Happy New Year to you. Your DB experience is odd given that group savings are based on 6 or more travelling together! www.bahn.com/en/view/o ffers/germany/group-saver-fare.shtml?dbkanal_007=L04_S02_D0 02_KIN0059_FLYOUT-ANGEBOTE-SPARPREIS-GRUPPE_LZ01

Are you travelling on a regional train on your journey perhaps? See area of validity conditions on link above. Saver Fare Europe only covers up to 5 people. www.bahn.com/en/view/o ffers/europe/saver-fare-europe.shtml?dbkanal_007=L04_S02_D0 02_KIN0060_NAVIGATION-LINKS-SPARPREIS-EUROPA_LZ01

Dennis, note on the first page linked above Switzerland is not included in the area of validity for DB group saver fares. If you book to Basel Bad Bf you should be OK. Your STP will cover you from there. Also watch out for saver fare conditions. Tickets apply to a specific train departure on a specific day so you had better be sure of your plans before purchasing. I bought a saver fare from Frankfurt to Basel and was biting my fingernails about getting through Customs in time to make the connection.

Uallin
Uallin
84 posts
active member
Dec 31, 2017 - 2:07 AM in reply to rockoyster

Yes Rockoyster. It was indeed strange as there was a group super saver rate for 6 when I booked Munich to Stuttgart. So I triple checked using different devices for 3 adults 3 youths. But I thought since it's a DB site should be legitimate. Btw, the trip is for Stuttgart to Strasbourg not Colmar.

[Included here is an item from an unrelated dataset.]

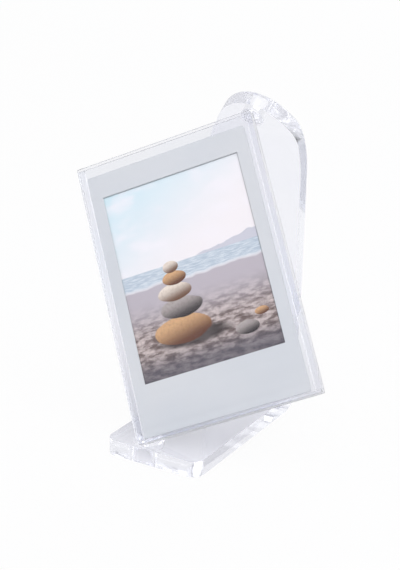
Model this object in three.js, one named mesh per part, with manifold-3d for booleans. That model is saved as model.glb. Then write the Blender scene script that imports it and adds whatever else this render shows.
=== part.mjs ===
// Swivelling photo frame of clear acrylic, for one small instant print.
// A bent strip stands on the table. The flat frame hangs on its diagonal between
// a hole in the strip's base and a hole in its leaning head.
// Millimetres, +Z up. The front of the base looks along -Y.
// The origin is on the table, under the middle of the base.
// The strip's bends are laid out from the base's front edge and moved there last.
import * as THREE from 'three';
import { mergeVertices } from 'three/addons/utils/BufferGeometryUtils.js';
import Module from 'manifold-3d';

// From the base's front edge back to the origin
const originFromFront = 28;

// Strip that the stand is bent from
const stripWidth = 33;
const stripThickness = 5;
const frontCornerRadius = 4;
const lowerBendRadius = 3.5;
const upperBendRadius = 8;
const headLean = 36;
const headReach = 10.2;
const tongueLength = 26;

// Holes that the frame's two corners sit in
const baseHoleRadius = 5;
const baseHoleFromFront = 6.6;
const baseHoleOffset = -4.8;
const headHoleRadius = 3.8;
const headHoleFromTip = 6;
const headHoleOffset = 1.1;

// Where the corners sit, off the holes' centres: the lower one to the left and forward,
// the upper one to the right and towards the head's tip
const baseSeatAcross = 1;
const headSeatAcross = -0.5;
const baseSeatAlong = 2.3;
const headSeatAlong = 2.1;

// Instant print, made of a border sheet, a picture sheet, a pod and a backing sheet
const printWidth = 54;
const printHeight = 86;
const printCornerRadius = 0.8;
const windowFromSide = 4;
const windowFromTop = 7.8;
const windowFromBottom = 16.2;
const pictureOverlap = 2;
const podFromSide = 3;
const podFromBottom = 3;
const podHeight = 8;
const podCornerRadius = 2;
const borderThickness = 0.25;
const pictureThickness = 0.2;
const backingThickness = 0.25;
const sheetGap = 0.15;

// Frame: two panels with three strips between them, open along the top edge
const panelThickness = 1.1;
const spacerThickness = 1.2;
const glueGap = 0.2;
const frameCornerRadius = 0.6;
const sideStripWidth = 2.1;
const bottomStripWidth = 1;
const printRest = 0.3;
const roomBesidePrint = 1.3;
const roomAbovePrint = 3.7;

// The frame is as large as the print, its strips and the room left round it
const frameWidth = printWidth + 2 * sideStripWidth + printRest + roomBesidePrint;
const frameHeight = printHeight + bottomStripWidth + printRest + roomAbovePrint;

// How the frame stands
const frameLean = 28.3;
const frameTurn = 7;
const cornerDepthInBase = 1.7;
const cornerDepthInHead = 0.6;

// Facets
const cornerSteps = 8;
const bendSteps = 10;
const tongueSteps = 24;
const holeSides = 48;
const closestStations = 0.02;
const weldDistance = 0.0001;

// Finishes
const clearPanel = { color: 0xeef0f8, roughness: 0.05, opacity: 0.35 };
const clearStrip = { color: 0xeef0f8, roughness: 0.1, opacity: 0.35 };
const satinBorder = { color: 0xd0d6df, roughness: 0.45, opacity: 1 };
const glossyPicture = { color: 0xa89c94, roughness: 0.3, opacity: 1 };
const podPaper = { color: 0xc9ccd2, roughness: 0.5, opacity: 1 };
const paleBacking = { color: 0xe2e4e8, roughness: 0.6, opacity: 1 };

const radians = THREE.MathUtils.degToRad;
const wasm = await Module();
wasm.setup();

function toSolid(geometry) {
  const bare = geometry.clone();
  bare.deleteAttribute('normal');
  bare.deleteAttribute('uv');
  const merged = mergeVertices(bare, weldDistance);
  return new wasm.Manifold(new wasm.Mesh({
    numProp: 3,
    vertProperties: new Float32Array(merged.attributes.position.array),
    triVerts: new Uint32Array(merged.index.array),
  }));
}

function toGeometry(solid) {
  const mesh = solid.getMesh();
  const geometry = new THREE.BufferGeometry();
  geometry.setAttribute('position', new THREE.BufferAttribute(mesh.vertProperties, 3));
  geometry.setIndex(new THREE.BufferAttribute(mesh.triVerts, 1));
  geometry.computeVertexNormals();
  return geometry;
}

function cylinderAlong(radius, length, centre, direction) {
  const geometry = new THREE.CylinderGeometry(radius, radius, length, holeSides);
  const turn = new THREE.Quaternion();
  turn.setFromUnitVectors(new THREE.Vector3(0, 1, 0), direction);
  geometry.applyQuaternion(turn);
  geometry.translate(centre.x, centre.y, centre.z);
  return geometry;
}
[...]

Last modified on Dec 31, 2017 - 2:08 AM by Uallin
Dennis
Dennis
10 posts
new member
Jan 2, 2018 - 3:51 AM

Hi Uallin, thanks for your sharing about the tickets. I've checked the DB site for group saver tickets (for 6 people) from Rothenburg ob der Tauber to Basel Bad Bf and it shows a price of 19.9 Eur each person. That looks fine to us. Then we will have STP for the rest of the journey. As I mentioned before, we have reserved sufficient time for the transfer at Basel, if deemed necessary, so that the trasnfer time won't be a concern for us. A train through Basel without change would be a bonus to us!

The Grütschalop - Mürren hiking route looks an excellecent choice to us and we may probably take that. Million thanks to Slowpoke for that.